In statement, Jackson says he will not run for mayor
City Councillor Tito Jackson confirms that he will not be a candidate for mayor. "Instead, I will run for re-election to be District 7’s Boston City Councillor," according to the statement. "The future is bright for Boston, from Dudley Square to Maverick Square to Kenmore Square and all the places in between." The full statement is available after the jump.
A Statement from Boston City Councillor Tito Jackson:
Since 1993, Mayor Menino has worked to connect neighborhoods, build business districts, ensure equal access to education and make Boston the cosmopolitan city it is today. On March 28th, the Mayor announced that he would not to run for re-election. The void he leaves will be great, and the person who fills it must be ready to build upon Mayor Menino’s work while fulfilling his or her own. In November, the people will elect a new vision and a new narrative for the City of Boston, its businesses, children, schools, and communities.

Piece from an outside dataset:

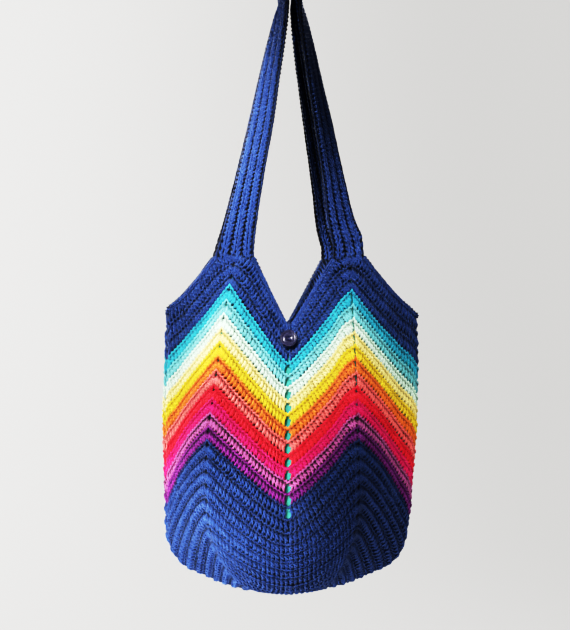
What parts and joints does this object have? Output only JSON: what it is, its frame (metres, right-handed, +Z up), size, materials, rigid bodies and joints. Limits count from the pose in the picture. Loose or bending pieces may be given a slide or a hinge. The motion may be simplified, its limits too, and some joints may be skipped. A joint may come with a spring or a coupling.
{
  "type": "crochet tote bag",
  "caption": "Soft crocheted tote bag with zigzag coloured rounds, a V-shaped mouth, a cloth lining, a button with a loop and long flat handles, hanging from a hook.",
  "frame": {"origin": "underside of the tops of the handles, where a hook carries them", "axes": "+Z up, the front faces -Y, +X to the right seen from the front"},
  "size_m": [0.3706, 0.1864, 0.8659],
  "materials": {
    "navy_yarn": "matte mercerised cotton yarn, crocheted",
    "turquoise_yarn": "matte mercerised cotton yarn, crocheted",
    "mint_yarn": "matte mercerised cotton yarn, crocheted",
    "cream_yarn": "matte mercerised cotton yarn, crocheted",
    "pale_yellow_yarn": "matte mercerised cotton yarn, crocheted",
    "yellow_yarn": "matte mercerised cotton yarn, crocheted",
    "orange_yarn": "matte mercerised cotton yarn, crocheted",
    "salmon_yarn": "matte mercerised cotton yarn, crocheted",
    "red_yarn": "matte mercerised cotton yarn, crocheted",
    "magenta_yarn": "matte mercerised cotton yarn, crocheted",
    "lilac_yarn": "matte mercerised cotton yarn, crocheted",
    "purple_yarn": "matte mercerised cotton yarn, crocheted",
    "teal_lining": "matte plain woven cotton",
    "button_plastic": "dark, slightly translucent, polished",
    "sewing_thread": "twisted polyester thread"
  },
  "bodies": {
    "root": {"rim_rounds": "navy_yarn", "round_turquoise": "turquoise_yarn", "round_mint": "mint_yarn", "round_cream": "cream_yarn", "round_pale_yellow": "pale_yellow_yarn", "round_yellow": "yellow_yarn", "round_orange": "orange_yarn", "round_salmon": "salmon_yarn", "round_red": "red_yarn", "round_magenta": "magenta_yarn", "round_lilac": "lilac_yarn", "round_purple": "purple_yarn", "base_rounds": "navy_yarn", "lining": "teal_lining", "front_handle": "navy_yarn", "back_handle": "navy_yarn", "button": "button_plastic", "button_thread": "sewing_thread", "button_loop": "navy_yarn"}
  },
  "joints": []
}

While my vision of Boston, past, present and future, is one of resonance and promise, I truly believe that my work in District 7 is not finished. I am honored to represent these neighborhoods, which include all of Roxbury, and parts of Dorchester, Jamaica Plain, the South End and the Fenway. Dudley Square, the geographic center and heart of Boston, is on the rise, and we need to support its transition. Dudley should be a destination, a cultural center. Corridors of economic development and diverse businesses should extend down Dudley Street to Upham’s Corner and on Washington Street from the South End to Jamaica Plain. Madison Park Technical Vocational High School could be the gem of the Boston Public School system. Right now, parents, teachers, administrators and civic leaders are collaborating to give the school the attention it deserves. Roxbury Community College has the potential to lift a community up. Its proximity to Longwood, Boston Medical Center, Dudley Square and Interstate-93 make it ripe for partnerships with institutions that need skilled workers. We have to continue building partnerships to curb youth violence. These young men and women need help, they need opportunities, and they need a push up. Schools, community centers and summer jobs should be safe havens. District 7’s diverse histories and people make it dynamic and full of promise. I am confident that through communication and collaboration we will push the district forward, and as goes District 7 goes the City of Boston.
Therefore, I will not put my name forward to be considered for Mayor of Boston in 2013. Instead, I will run for re-election to be District 7’s Boston City Councillor. The future is bright for Boston, from Dudley Square to Maverick Square to Kenmore Square and all the places in between. I look forward to the working with the next Mayor to make Boston better than it is today.